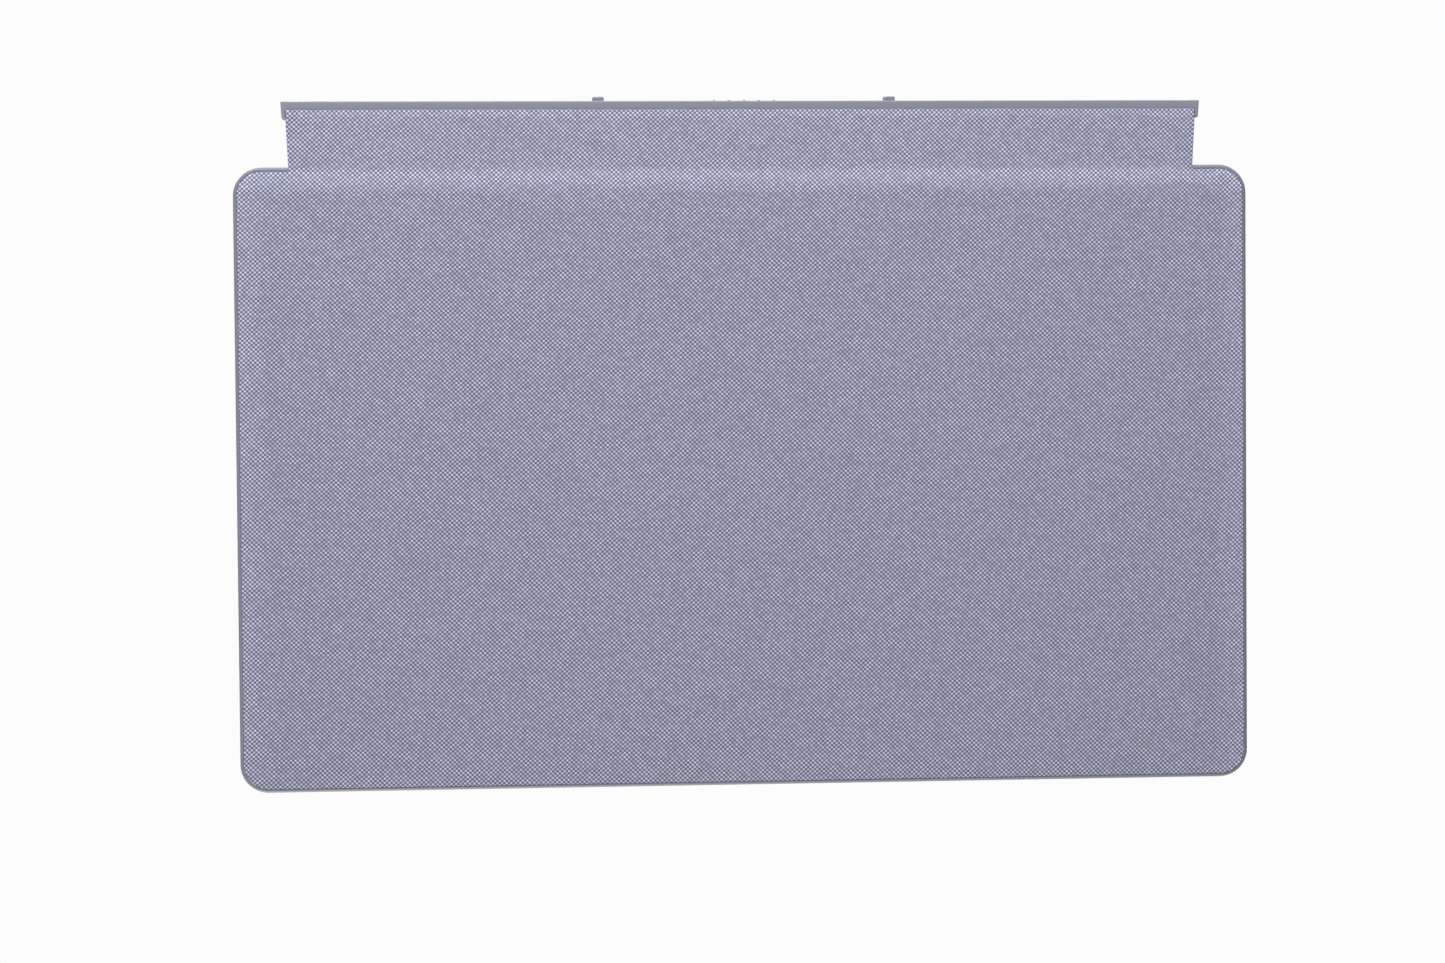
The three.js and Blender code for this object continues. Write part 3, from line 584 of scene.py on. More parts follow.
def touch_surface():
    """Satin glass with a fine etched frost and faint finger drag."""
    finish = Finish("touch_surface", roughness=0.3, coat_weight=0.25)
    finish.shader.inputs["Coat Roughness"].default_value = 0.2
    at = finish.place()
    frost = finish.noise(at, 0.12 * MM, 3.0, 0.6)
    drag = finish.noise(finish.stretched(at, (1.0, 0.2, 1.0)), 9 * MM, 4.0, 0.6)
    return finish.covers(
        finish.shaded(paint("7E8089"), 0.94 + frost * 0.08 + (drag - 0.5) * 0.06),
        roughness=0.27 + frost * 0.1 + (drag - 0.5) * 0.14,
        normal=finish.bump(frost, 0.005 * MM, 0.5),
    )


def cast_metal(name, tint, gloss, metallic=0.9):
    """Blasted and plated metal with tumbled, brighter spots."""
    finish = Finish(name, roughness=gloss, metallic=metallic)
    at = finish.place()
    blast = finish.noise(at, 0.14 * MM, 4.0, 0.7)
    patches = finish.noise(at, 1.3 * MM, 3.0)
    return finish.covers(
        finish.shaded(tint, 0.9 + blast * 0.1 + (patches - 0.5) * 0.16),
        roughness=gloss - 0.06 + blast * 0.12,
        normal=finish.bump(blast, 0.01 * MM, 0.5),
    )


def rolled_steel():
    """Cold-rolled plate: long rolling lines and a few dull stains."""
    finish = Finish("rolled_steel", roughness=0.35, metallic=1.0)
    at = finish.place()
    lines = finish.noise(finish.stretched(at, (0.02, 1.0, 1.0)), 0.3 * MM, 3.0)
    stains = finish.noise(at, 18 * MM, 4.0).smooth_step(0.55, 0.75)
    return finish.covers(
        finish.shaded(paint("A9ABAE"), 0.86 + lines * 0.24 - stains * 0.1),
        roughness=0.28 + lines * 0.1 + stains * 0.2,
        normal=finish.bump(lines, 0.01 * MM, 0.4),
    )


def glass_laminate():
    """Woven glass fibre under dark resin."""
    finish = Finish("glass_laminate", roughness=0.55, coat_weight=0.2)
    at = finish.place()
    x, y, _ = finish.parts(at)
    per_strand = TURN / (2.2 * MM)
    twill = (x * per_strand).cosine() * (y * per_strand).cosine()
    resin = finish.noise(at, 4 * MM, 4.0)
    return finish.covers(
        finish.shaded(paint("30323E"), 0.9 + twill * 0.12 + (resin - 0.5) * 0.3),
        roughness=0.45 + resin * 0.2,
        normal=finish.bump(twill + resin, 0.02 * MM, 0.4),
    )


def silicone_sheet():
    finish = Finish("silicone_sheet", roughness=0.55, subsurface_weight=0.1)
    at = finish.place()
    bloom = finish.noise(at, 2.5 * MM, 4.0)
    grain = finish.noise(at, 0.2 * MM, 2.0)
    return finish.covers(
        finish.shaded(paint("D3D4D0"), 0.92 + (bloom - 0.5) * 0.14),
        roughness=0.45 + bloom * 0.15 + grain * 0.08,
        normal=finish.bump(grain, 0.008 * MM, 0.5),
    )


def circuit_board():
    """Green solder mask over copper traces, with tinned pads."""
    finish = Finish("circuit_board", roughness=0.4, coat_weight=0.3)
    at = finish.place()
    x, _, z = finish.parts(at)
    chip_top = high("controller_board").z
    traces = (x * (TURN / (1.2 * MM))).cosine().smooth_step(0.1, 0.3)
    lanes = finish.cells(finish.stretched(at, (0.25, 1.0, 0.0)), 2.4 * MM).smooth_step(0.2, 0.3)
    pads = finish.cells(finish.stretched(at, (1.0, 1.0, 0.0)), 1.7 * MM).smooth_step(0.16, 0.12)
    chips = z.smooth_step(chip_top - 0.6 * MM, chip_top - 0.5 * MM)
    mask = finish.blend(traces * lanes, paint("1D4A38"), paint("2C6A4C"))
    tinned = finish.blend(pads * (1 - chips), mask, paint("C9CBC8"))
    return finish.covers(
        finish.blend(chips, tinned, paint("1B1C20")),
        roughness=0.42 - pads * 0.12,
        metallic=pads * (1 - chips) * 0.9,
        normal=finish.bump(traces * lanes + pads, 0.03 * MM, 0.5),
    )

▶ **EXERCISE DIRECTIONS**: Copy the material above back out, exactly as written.

▶ **EXERCISE OUTPUT**:
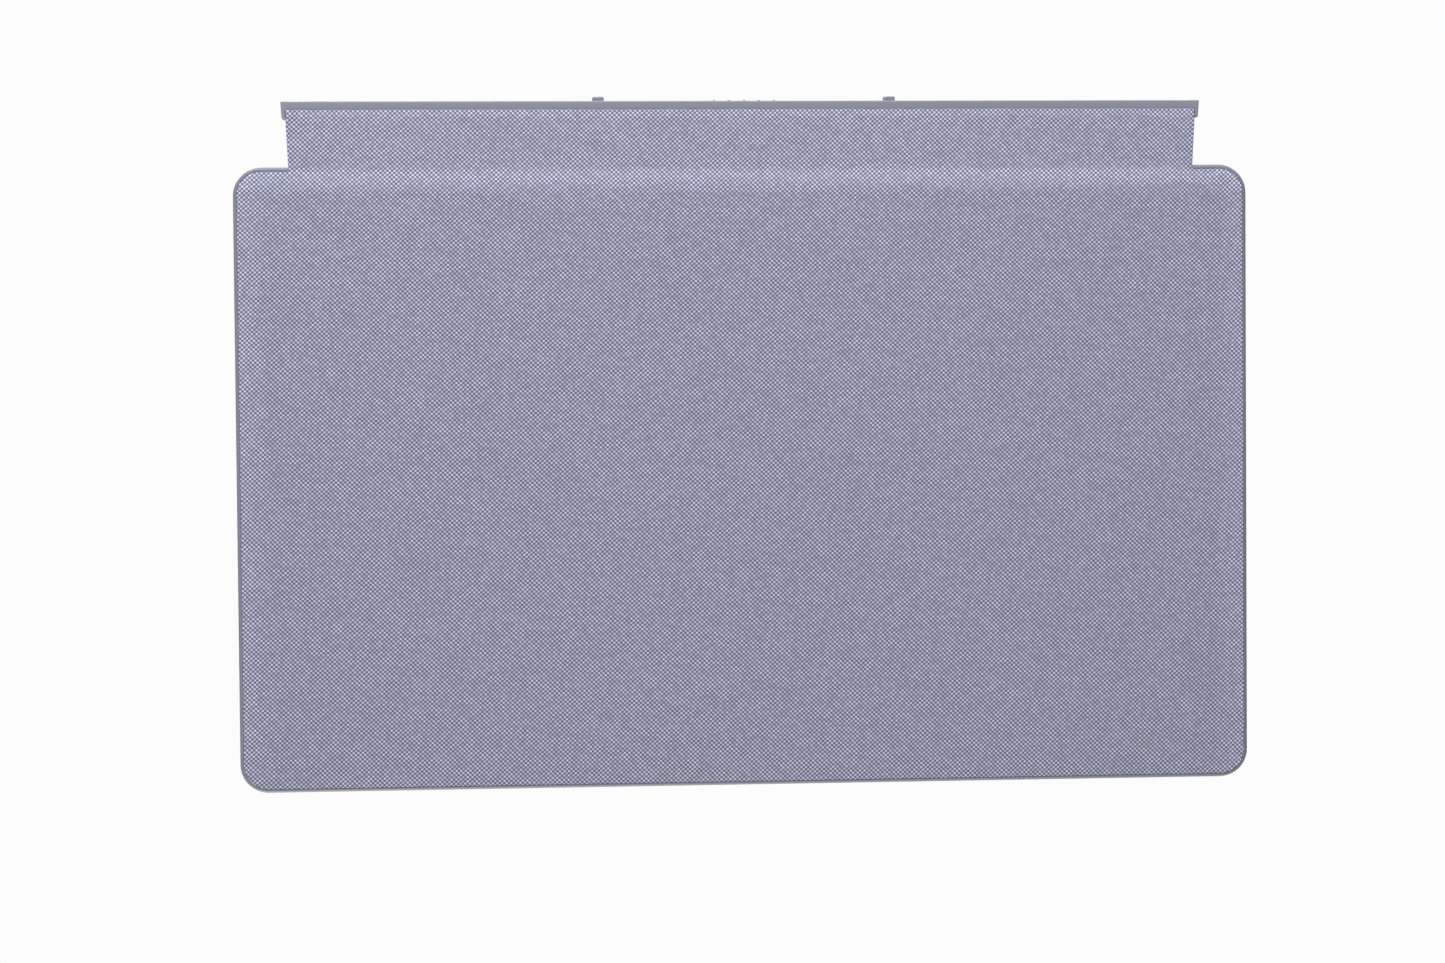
The three.js and Blender code for this object continues. Write part 3, from line 584 of scene.py on. More parts follow.
def touch_surface():
    """Satin glass with a fine etched frost and faint finger drag."""
    finish = Finish("touch_surface", roughness=0.3, coat_weight=0.25)
    finish.shader.inputs["Coat Roughness"].default_value = 0.2
    at = finish.place()
    frost = finish.noise(at, 0.12 * MM, 3.0, 0.6)
    drag = finish.noise(finish.stretched(at, (1.0, 0.2, 1.0)), 9 * MM, 4.0, 0.6)
    return finish.covers(
        finish.shaded(paint("7E8089"), 0.94 + frost * 0.08 + (drag - 0.5) * 0.06),
        roughness=0.27 + frost * 0.1 + (drag - 0.5) * 0.14,
        normal=finish.bump(frost, 0.005 * MM, 0.5),
    )


def cast_metal(name, tint, gloss, metallic=0.9):
    """Blasted and plated metal with tumbled, brighter spots."""
    finish = Finish(name, roughness=gloss, metallic=metallic)
    at = finish.place()
    blast = finish.noise(at, 0.14 * MM, 4.0, 0.7)
    patches = finish.noise(at, 1.3 * MM, 3.0)
    return finish.covers(
        finish.shaded(tint, 0.9 + blast * 0.1 + (patches - 0.5) * 0.16),
        roughness=gloss - 0.06 + blast * 0.12,
        normal=finish.bump(blast, 0.01 * MM, 0.5),
    )


def rolled_steel():
    """Cold-rolled plate: long rolling lines and a few dull stains."""
    finish = Finish("rolled_steel", roughness=0.35, metallic=1.0)
    at = finish.place()
    lines = finish.noise(finish.stretched(at, (0.02, 1.0, 1.0)), 0.3 * MM, 3.0)
    stains = finish.noise(at, 18 * MM, 4.0).smooth_step(0.55, 0.75)
    return finish.covers(
        finish.shaded(paint("A9ABAE"), 0.86 + lines * 0.24 - stains * 0.1),
        roughness=0.28 + lines * 0.1 + stains * 0.2,
        normal=finish.bump(lines, 0.01 * MM, 0.4),
    )


def glass_laminate():
    """Woven glass fibre under dark resin."""
    finish = Finish("glass_laminate", roughness=0.55, coat_weight=0.2)
    at = finish.place()
    x, y, _ = finish.parts(at)
    per_strand = TURN / (2.2 * MM)
    twill = (x * per_strand).cosine() * (y * per_strand).cosine()
    resin = finish.noise(at, 4 * MM, 4.0)
    return finish.covers(
        finish.shaded(paint("30323E"), 0.9 + twill * 0.12 + (resin - 0.5) * 0.3),
        roughness=0.45 + resin * 0.2,
        normal=finish.bump(twill + resin, 0.02 * MM, 0.4),
    )


def silicone_sheet():
    finish = Finish("silicone_sheet", roughness=0.55, subsurface_weight=0.1)
    at = finish.place()
    bloom = finish.noise(at, 2.5 * MM, 4.0)
    grain = finish.noise(at, 0.2 * MM, 2.0)
    return finish.covers(
        finish.shaded(paint("D3D4D0"), 0.92 + (bloom - 0.5) * 0.14),
        roughness=0.45 + bloom * 0.15 + grain * 0.08,
        normal=finish.bump(grain, 0.008 * MM, 0.5),
    )


def circuit_board():
    """Green solder mask over copper traces, with tinned pads."""
    finish = Finish("circuit_board", roughness=0.4, coat_weight=0.3)
    at = finish.place()
    x, _, z = finish.parts(at)
    chip_top = high("controller_board").z
    traces = (x * (TURN / (1.2 * MM))).cosine().smooth_step(0.1, 0.3)
    lanes = finish.cells(finish.stretched(at, (0.25, 1.0, 0.0)), 2.4 * MM).smooth_step(0.2, 0.3)
    pads = finish.cells(finish.stretched(at, (1.0, 1.0, 0.0)), 1.7 * MM).smooth_step(0.16, 0.12)
    chips = z.smooth_step(chip_top - 0.6 * MM, chip_top - 0.5 * MM)
    mask = finish.blend(traces * lanes, paint("1D4A38"), paint("2C6A4C"))
    tinned = finish.blend(pads * (1 - chips), mask, paint("C9CBC8"))
    return finish.covers(
        finish.blend(chips, tinned, paint("1B1C20")),
        roughness=0.42 - pads * 0.12,
        metallic=pads * (1 - chips) * 0.9,
        normal=finish.bump(traces * lanes + pads, 0.03 * MM, 0.5),
    )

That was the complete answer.